Geeky girl from the ’burbs enters a life of sin . . . for a little while, at least.

Cody grew up nice just outside Chicago during the 1980s. (Since her equally nice Catholic parents presumably would not have named her after evil incarnate, readers may assume that “Diablo” is her own invention.) Her childhood “was a stainless suburban ideal,” but by 2002, a “mid-twenties crisis weighted [her] gut like a cosmic cheeseburger” as she shuffled papers at a downtown law firm. Within a short space of time, however, this “card-carrying dweeb” got involved in an Internet romance with an equally geeky musician from Minneapolis, moved in with him, got a job in a space-age advertising firm and, on a whim, entered Amateur Night at a seedy downtown strip club. Cody doesn’t depict her seemingly random decision to get up on a stage and bare herself to paunchy men (who were usually lousy tippers) as either the inevitable result of some tortured childhood or a grand experiment in feminine self-empowerment. She simply reveals herself as a gawky young woman who never had a chance for excitement. Cody’s quick, self-deprecating wit proves invaluable in relating the year during which she moved from the low-rent Skyway Lounge to the laughably “upscale” Schiecks and then to the adult toy and entertainment emporium Sex World, which is rendered in off-kilter, David Lynch–ian tones.
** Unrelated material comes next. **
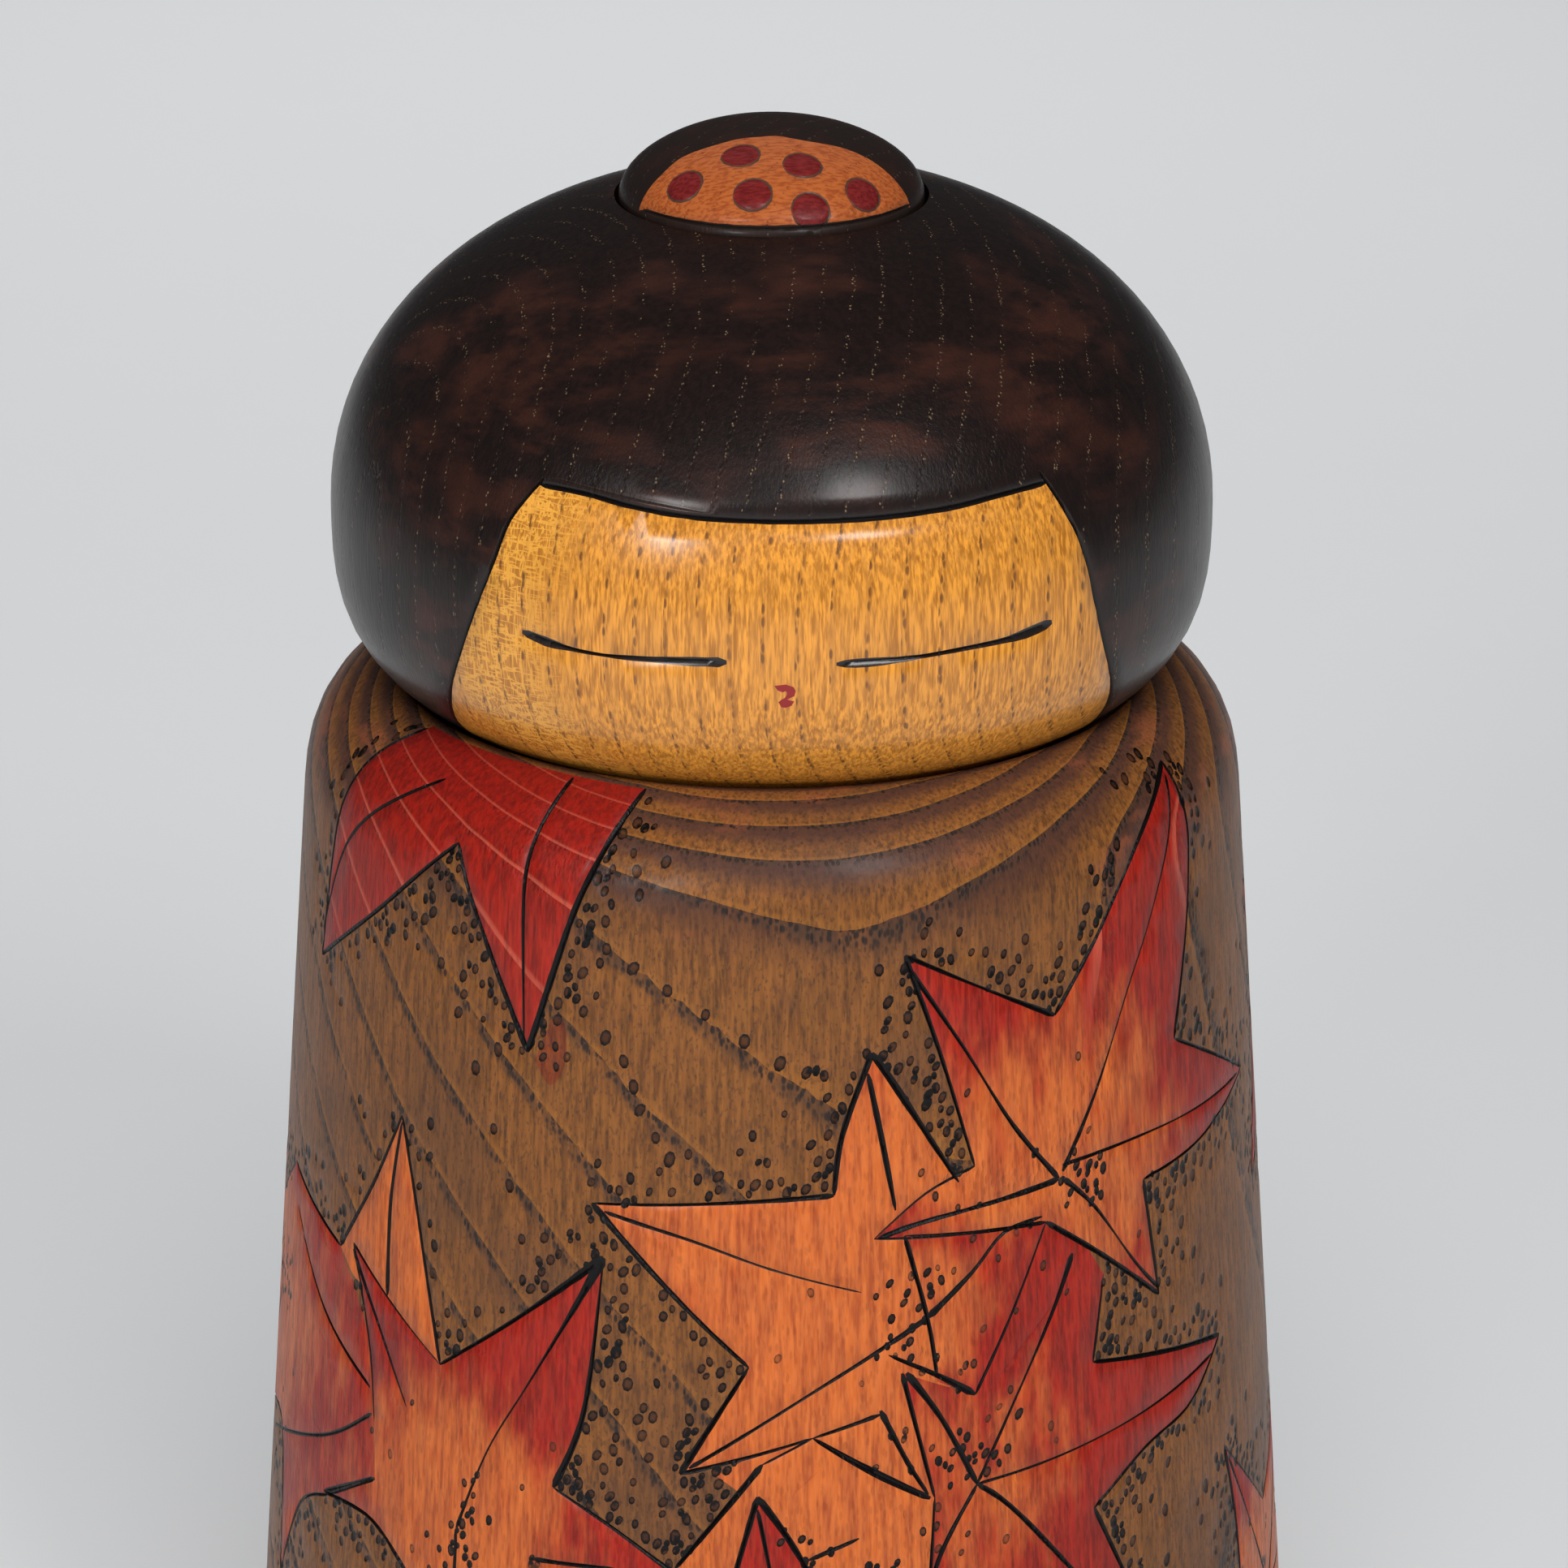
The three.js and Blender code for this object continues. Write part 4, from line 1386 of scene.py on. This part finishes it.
class KOKESHI_OT_stage(bpy.types.Operator):
    """Set up the floor, the lamps and the camera"""
    bl_idname = "kokeshi.stage"
    bl_label = "Set Stage"

    def execute(self, context):
        stage = context.scene.kokeshi.stage
        bm = bmesh.new()
        bmesh.ops.create_grid(bm, x_segments=1, y_segments=1, size=FLOOR_SIZE)
        mesh = bpy.data.meshes.new("floor")
        bm.to_mesh(mesh)
        bm.free()
        floor = bpy.data.objects.new("floor", mesh)
        context.scene.collection.objects.link(floor)
        floor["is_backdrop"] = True
        paper = Finish("paper_floor")
        grain = paper.noise(paper.place, 0.05, 2.0)
        tone = paper.mix(grain * 0.1, stage.floor, PAPER_SHADE)
        mesh.materials.append(paper.surface(tone, 0.8, grain, 0.01, 0.0))

        aim = Vector((0, 0, stage.aim_height))
        for name, target, *settings in LAMPS:
            self.lamp(context, name, getattr(stage, name), target or aim, *settings)

        world = bpy.data.worlds.new("studio")
        context.scene.world = world
        world.use_nodes = True
        sky = world.node_tree.nodes["Background"]
        sky.inputs["Color"].default_value = SKY_COLOUR
        sky.inputs["Strength"].default_value = stage.sky
        context.scene.view_settings.view_transform = "Standard"

        data = bpy.data.cameras.new("camera")
        data.lens = stage.lens
        data.sensor_width = SENSOR_WIDTH
        data.clip_start = CLIP_START
        camera = bpy.data.objects.new("camera", data)
        context.scene.collection.objects.link(camera)
        side = Vector((math.cos(stage.turn), math.sin(stage.turn), 0)) * stage.aim_side
        back = self.heading(stage.turn, stage.elevation)
        camera.location = aim + side + back * stage.distance
        camera.rotation_euler = back.to_track_quat("Z", "Y").to_euler()
        context.scene.camera = camera
        return {"FINISHED"}

    @staticmethod
    def heading(turn, elevation):
        """Unit vector from the doll towards a place, turned from the front towards +X."""
        level = math.cos(elevation)
        return Vector((level * math.sin(turn), -level * math.cos(turn), math.sin(elevation)))

    def lamp(self, context, name, power, aim, turn, elevation, distance, size, mirrored):
        data = bpy.data.lights.new(name, "AREA")
        data.shape = "DISK"
        data.size = size
        data.energy = power
        lamp = bpy.data.objects.new(name, data)
        context.scene.collection.objects.link(lamp)
        back = self.heading(math.radians(turn), math.radians(elevation))
        lamp.location = aim + back * distance
        lamp.rotation_euler = back.to_track_quat("Z", "Y").to_euler()
        lamp.visible_glossy = mirrored


class KOKESHI_PT_panel(bpy.types.Panel):
    """Sizes, colours and steps of the kokeshi doll"""
    bl_idname = "KOKESHI_PT_panel"
    bl_label = "Kokeshi Doll"
    bl_space_type = "VIEW_3D"
    bl_region_type = "UI"
    bl_category = "Kokeshi"

    def draw(self, context):
        settings = context.scene.kokeshi
        for group in ("torso", "head", "topknot", "stage"):
            box = self.layout.box()
            values = getattr(settings, group)
            for name in values.__annotations__:
                box.prop(values, name)
            box.operator("kokeshi." + group)
        self.layout.operator("kokeshi.dowels")


CLASSES = (
    KokeshiTorsoSettings, KokeshiHeadSettings, KokeshiTopknotSettings, KokeshiStageSettings,
    KokeshiSettings, KOKESHI_OT_torso, KOKESHI_OT_head, KOKESHI_OT_topknot,
    KOKESHI_OT_dowels, KOKESHI_OT_stage, KOKESHI_PT_panel,
)


def register():
    for cls in CLASSES:
        bpy.utils.register_class(cls)
    bpy.types.Scene.kokeshi = PointerProperty(type=KokeshiSettings)


def unregister():
    del bpy.types.Scene.kokeshi
    for cls in reversed(CLASSES):
        bpy.utils.unregister_class(cls)


def main():
    register()
    for step in ("stage", "torso", "head", "topknot", "dowels"):
        getattr(bpy.ops.kokeshi, step)()
    boxes = {"cad": cad_box, "visual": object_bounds()}
    {k: [list(corner) for corner in box] for k, box in boxes.items()}


if __name__ == "__main__":
    main()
Although at the beginning and end of her book she strains too hard for the baroque, snarky tone of an overactive alt-weekly (Cody is currently an editor at Minneapolis’s City Pages), for the most part this is an honest and amusing memoir that trades in neither pathos nor down-and-out freakery.

Likable to a fault, an anthem of independence for geeks everywhere.